In order to improve ourselves we need a sense of direction: we need to have something to move towards, something that compels us forward and makes it possible to turn mere busy-ness into an actual journey, with a start, milestones, progress and ultimately a destination. Since we are (largely) the authors of our own stories, it could be argued that the actual direction we journey in doesn’t really matter – it’s all a fiction anyway. For the purpose of self-improvement, however, and for living an empowered and fulfilling life the direction we travel in does matter and requires thoughtful consideration. The power to choose our own direction, walk our own path and write our own story is at the core of our human condition: we may not have the power to change the conditions in which we are living but we do have the power to live through those conditions in the way we decide for ourselves. Exercising that power is what makes us active agents rather than passive objects in the currents of the river of life.

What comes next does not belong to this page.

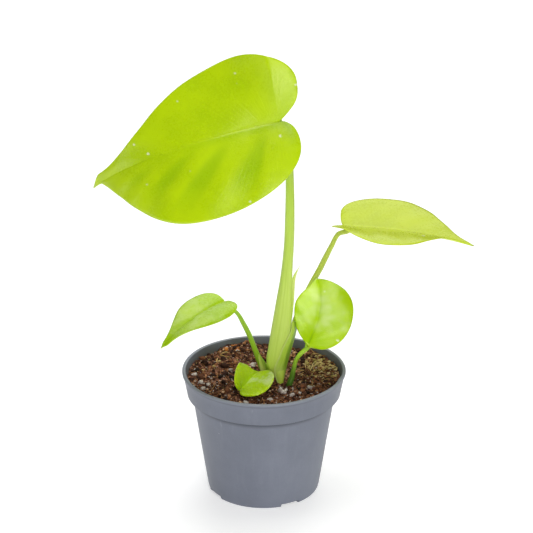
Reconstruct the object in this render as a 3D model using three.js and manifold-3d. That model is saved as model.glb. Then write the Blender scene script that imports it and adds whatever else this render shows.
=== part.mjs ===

I am not suggesting that simply by creating our own story and direction we are in any way guaranteed to reach the goals we set ourselves or come even close to fulfilling our chosen purpose. But by not crafting our own narrative we do not have any goals to aim for and even if we should accidentally and unintentionally some outcome, it would never feel like our own purpose and lack the sense of fulfilment that comes from a journey chosen ourselves and travelled voluntarily, with the commitment of our own volition to keep us going.

That is the power of narratives: to make us feel we are on a journey that is taking us somewhere, rather than being thrown around by random forces without any sense of direction or progress. Narratives encapsulate the human powers of sense-making and intentionality. The world may be chaotic, bewildering and ultimately indifferent to our plights, but our personal and collective narratives turn the chaos into orderly structures, turn bewilderment into meaning and enlightenment, and refute the Universe’s indifference by empathically stating that our lives matter because we choose to make them matter.